You pick and chop the freshest tomatoes and cucumbers and carefully lay them on a slice of bread. Place them perfectly so that the entire surface is covered with just the right amount. Then you place another slice of bread together precisely over it, holding them gently, ensuring none of the spread or stuffing falls out. You’ve made your perfect Sandwich.
Then what do you do? Grip it tightly between your jaws and chomp down.
Ever wondered how those poor hapless slices of tomato and cucumber felt?

I know. I am the cucumber.
(Or perhaps considering my present size I should say I am the tomato)

Above me I have my parents, and below me is my kid. The former tells me what to do and the latter tells me what not to do. One accuses me of being too lenient and not monitoring enough. The other feels stifled by my perceived helicopter parenting.
Someone believes that to spare the rod is to spoil the child and respect is assumed with age. Someone likes to remind me about child rights and helplines and how respect needs to be earned. Each of my ears is hearing a different tune at a different pitch and the final music that reaches my brain is something between cacophony and white noise.

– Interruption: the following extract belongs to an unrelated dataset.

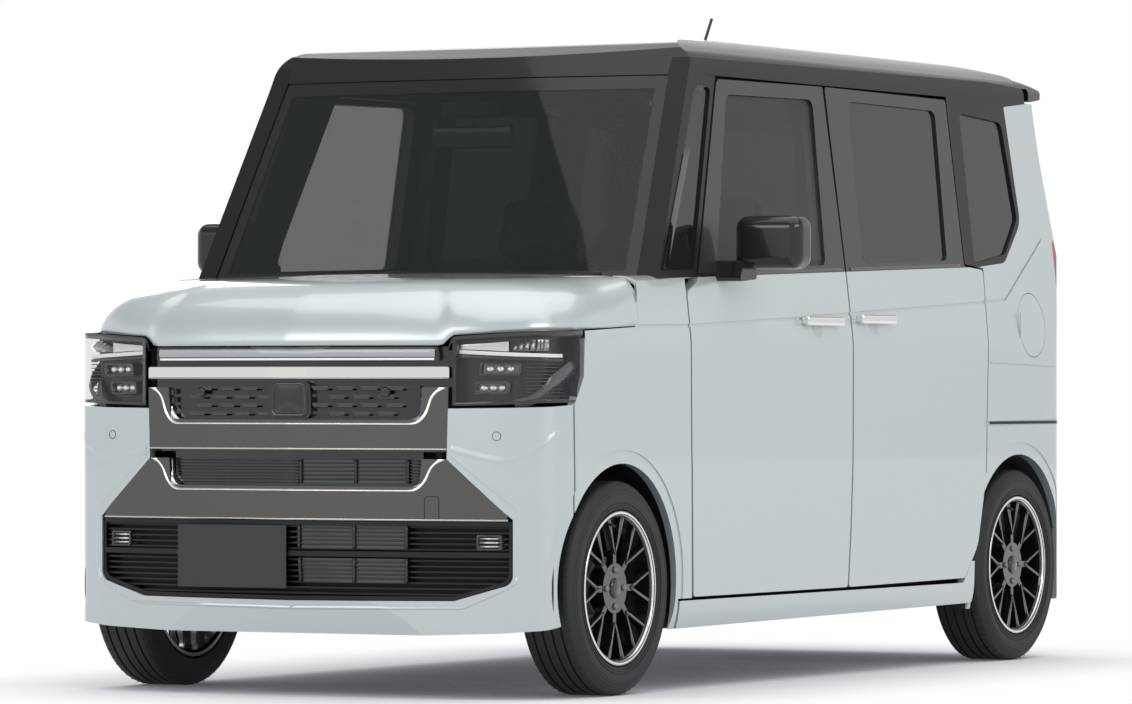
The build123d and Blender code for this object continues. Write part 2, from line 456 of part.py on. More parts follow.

I listen to my parents, I listen to my child. I care for my parents, because the scriptures tell me that that’s what good children do, yet I know I must let my child go live his life without being bogged down by mine, because the psychologists tell me that that’s what good parents do. I’m a very good listener – I’m zen. I support my parents as they once did me, and I save up for my son’s tuition just as my parents once did for mine, but I’m also smart enough to save up for retirement ’cause the times they are a changin’.

And don’t ask me why. BECAUSE I SAID SO.